I thought the representation of mental illness (mainly depression) was pretty good, too. There were definitely a few times where I kind of cringed at how it was being mentioned (for example, at one point it’s mentioned that suicide is “selfish” which I really hated) but for the most part, it isn’t talked about in a condescending or belittling way. There’s a scene between Cross and Mercy where she’s opening up about how she feels about the loss of Faith and her mom and Cross tells her that mental illness is just as real as any other kind of illness, doesn’t make you weak, etc. which I liked. There was one thing I really didn’t like, though, and that was that it seemed to portray the “cure” for depression as finding a boyfriend. I got annoyed with that because sooo many YA books seem to view romance as the way to get over mental illness and that just isn’t accurate at all.

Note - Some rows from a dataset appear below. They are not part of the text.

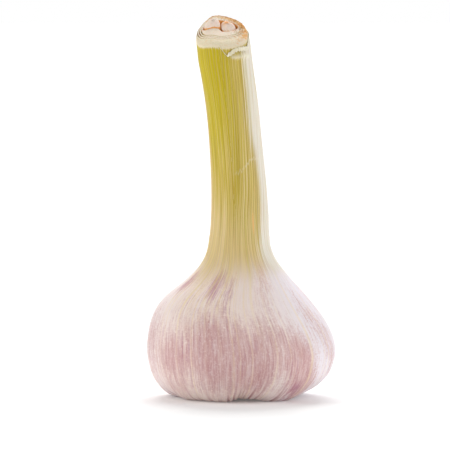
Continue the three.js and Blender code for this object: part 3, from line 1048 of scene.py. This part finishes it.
def root_plate():
    """The woody plate under the bulb with the stubs of its trimmed roots."""
    low, high = (np.array(corner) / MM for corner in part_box("root_plate"))
    middle = (low + high) / 2
    radius = (high[0] - low[0]) / 2
    columns = 140
    theta = round_about(columns)
    rough = waves(21, (3, 40), (0.5, 4.0), 40)
    rows = []
    for t in np.linspace(0.04, 1, 40):
        bulge = low[2] + 0.95 + 0.9 * t**3 + 0.16 * rough(theta, 6 * t)
        size = radius * t * (0.97 + 0.02 * rough(theta, 2.0))
        rows.append(points_at(size * np.cos(-theta), size * np.sin(-theta), bulge))
    edge, top = rows[-1], high[2] - 0.05
    for t in (0.3, 0.65, 1.0):
        row = edge.copy()
        row[:, 2] = row[:, 2] + (top - row[:, 2]) * t
        rows.append(row)
    grid = np.array(rows) + [middle[0], middle[1], 0]
    points, faces, _ = with_poles(grid, {}, grid[0].mean(axis=0), grid[-1].mean(axis=0))
    tips = [np.zeros(len(points))]
    parts = [points]
    rng = np.random.default_rng(22)
    stubs, sway = STUBS["count"], STUBS["lean"]
    golden = math.pi * (3 - math.sqrt(5))
    for i in range(stubs):
        out = STUBS["spread"] * radius * math.sqrt((i + 0.6) / stubs)
        place = middle + np.array([out * math.cos(i * golden), out * math.sin(i * golden), 0])
        place[2] = low[2] + 1.5
        length, thick = rng.uniform(*STUBS["length"]), rng.uniform(*STUBS["radius"])
        lean = rng.uniform(-sway, sway, 2)
        stub, stub_faces = root_stub(rng, place, length, thick, lean)
        start = sum(len(part) for part in parts)
        faces += [[start + v for v in face] for face in stub_faces]
        parts.append(stub)
        tips.append(step(0.35, 1.0, (place[2] - stub[:, 2]) / length))
    points = np.vstack(parts)
    fields = {"grain": points, "tip": np.concatenate(tips)}
    return make_piece("root_plate_wood", points, faces, fields, WOOD, "root_plate")


# ---------------- floor, light and camera


def plain_floor():
    """A floor that goes on past the view, in metres."""
    size = 4.0
    mesh = bpy.data.meshes.new("floor")
    corners = [(-size, -size, 0), (size, -size, 0), (size, size, 0), (-size, size, 0)]
    mesh.from_pydata(corners, [], [(0, 1, 2, 3)])
    mesh.materials.append(floor_material("floor_white"))
    floor = add_object("floor", mesh)


def soft_light(name, turn, height, strength):
    """Wide, even light from a direction: degrees round from the front, and above the floor."""
    lamp = bpy.data.lights.new(name, "SUN")
    lamp.angle = math.radians(LAMP_SPREAD)
    lamp.energy = strength
    light = add_object(name, lamp)
    turn, height = math.radians(turn), math.radians(height)
    flat = math.cos(height)
    source = Vector((flat * math.sin(turn), -flat * math.cos(turn), math.sin(height)))
    light.rotation_euler = source.to_track_quat("Z", "Y").to_euler()


def studio():
    """A white surround that gives a softer, even light, and the lamps."""
    scene = bpy.context.scene
    scene.view_settings.view_transform = "Standard"
    scene.view_settings.look = "None"
    world = bpy.data.worlds.new("white_studio")
    world.use_nodes = True
    tree = world.node_tree
    surround = tree.nodes["Background"]
    surround.inputs["Color"].default_value = WHITE
    surround.inputs["Strength"].default_value = SURROUND
    backdrop = tree.nodes.new("ShaderNodeBackground")
    seen = tree.nodes.new("ShaderNodeLightPath")
    either = tree.nodes.new("ShaderNodeMixShader")
    tree.links.new(seen.outputs["Is Camera Ray"], either.inputs[0])
    tree.links.new(surround.outputs[0], either.inputs[1])
    tree.links.new(backdrop.outputs[0], either.inputs[2])
    tree.links.new(either.outputs[0], tree.nodes["World Output"].inputs["Surface"])
    backdrop.inputs["Color"].default_value = WHITE
    scene.world = world
    for name, lamp in LAMPS.items():
        soft_light(name, *lamp)


def camera():
    """A long lens in front, a little above level."""
    data = bpy.data.cameras.new("camera")
    data.lens = VIEW["lens"]
    data.sensor_width = VIEW["sensor"]
    data.clip_end = 100.0
    away = VIEW["width"] * MM * VIEW["lens"] / VIEW["sensor"]
    tilt = math.radians(VIEW["elevation"])
    aim = Vector(VIEW_CENTRE) * MM
    back = Vector((0, -math.cos(tilt), math.sin(tilt)))
    eye = add_object("camera", data)
    eye.location = aim + back * away
    eye.rotation_euler = (-back).to_track_quat("-Z", "Y").to_euler()
    bpy.context.scene.camera = eye


# ---------------- the whole plant

SKIN = skin_material("garlic_skin")
GREEN = skin_material("green_leaf")
THIN = sheath_material("thin_leaf", THIN_LEAF)
PALE = sheath_material("pale_flesh", PALE_LEAF)
WOOD = root_material("root_wood")

bulb_skin()
outer_leaf()
green_sheath()
nested("thin_sheath_outer", THIN, "thin_leaf", rise=-0.05, dry=0.8, orange=0.5)
nested("thin_sheath_inner", THIN, "thin_leaf", rise=0.0, dry=0.6, orange=0.5)
nested("pale_sheath", PALE, "pale_flesh", rise=0.05, dry=0.25, orange=0.9, bore=pale_bore)
heart("leaf_roll", side=-1, rise=0.7, dome=0.85, groove=0.06, blush=0.0)
heart("flower_stalk", side=1, rise=0.1, dome=0.8, groove=0.0, blush=1.0)
root_plate()
plain_floor()
studio()
camera()
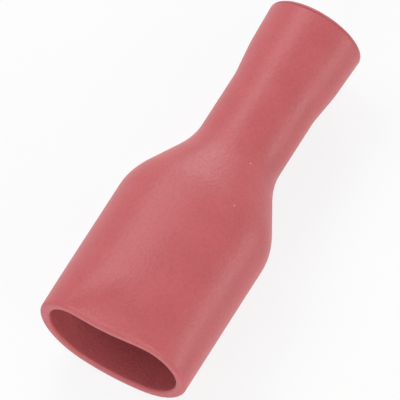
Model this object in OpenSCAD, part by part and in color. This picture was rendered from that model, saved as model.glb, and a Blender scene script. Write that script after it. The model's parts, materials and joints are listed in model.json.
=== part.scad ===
// Fully insulated female spade terminal: a soft moulded sleeve over a receptacle
// that is folded from one strip of tinned brass.
// X runs across the tab, Y from the mouth to the wire entry, and Z points up.
// It lies on a wide face, with its origin on that surface, under its middle.

/* [Tab and wire] */
// Width of the tab that it takes
tab_w = 6.3; // [5.8:0.1:6.8]
// Thickness of the tab that it takes
tab_t = 0.8; // [0.5:0.05:1]
// Diameter of the bare conductor
conductor_d = 1.6; // [1.2:0.05:2]
// Diameter over the wire's insulation
wire_d = 3.6; // [3.2:0.05:3.9]

/* [Receptacle] */
// Thickness of the brass strip
strip_t = 0.4; // [0.3:0.02:0.48]
// Play beside the tab, on each side
tab_play = 0.25; // [0.1:0.05:0.4]
// Room over the tab, under the rolled edges
tab_room = 0.04; // [0:0.02:0.1]
// Outer radius of each rolled edge
roll_r = 1.1; // [0.9:0.05:1.3]
// Outer radius of the bend between the floor and each side
bend_r = 1; // [0.7:0.05:1.2]
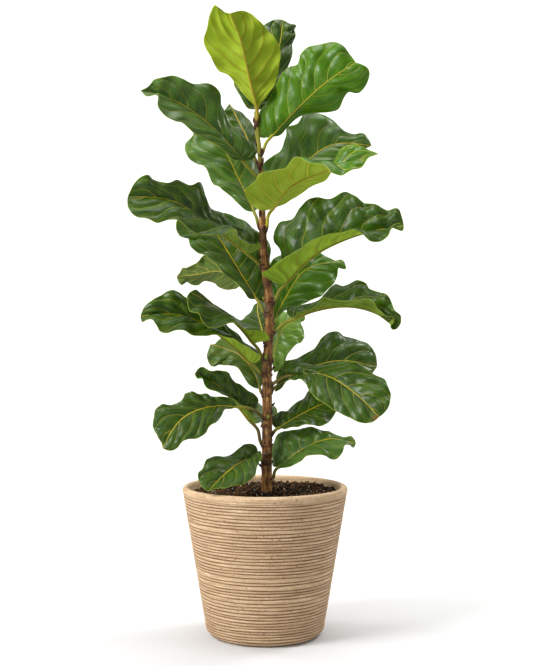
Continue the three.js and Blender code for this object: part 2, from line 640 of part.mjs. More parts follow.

The plot itself is interesting, although there are (relatively brief) times where the main plot kind of takes a back seat to focus on the romance between Cross and Mercy. Mercy is searching for answers about what exactly happened to her sister, since her father seems to be hiding secrets and no one will give her a straight answer. You get a sense of the impact that Faith’s death had, not only on Mercy, but on many people in the town. The information that Mercy finds out keeps you guessing on what happened on the night Faith died. There were definitely a lot of moments where you think you know what happened, but you don’t. In fact, when the truth is finally revealed at the end, it was really unexpected and was a huge plot twist. I found the second  half of the book really difficult to put down because of the suspense and everything else that was going on.

This book isn’t perfect, but it has so much that I absolutely loved. If you like suspenseful stories or mysteries and enjoy (or at least don’t mind) romantic subplots, definitely check this out. It’s a great story that is sure to keep you entertained until the very end.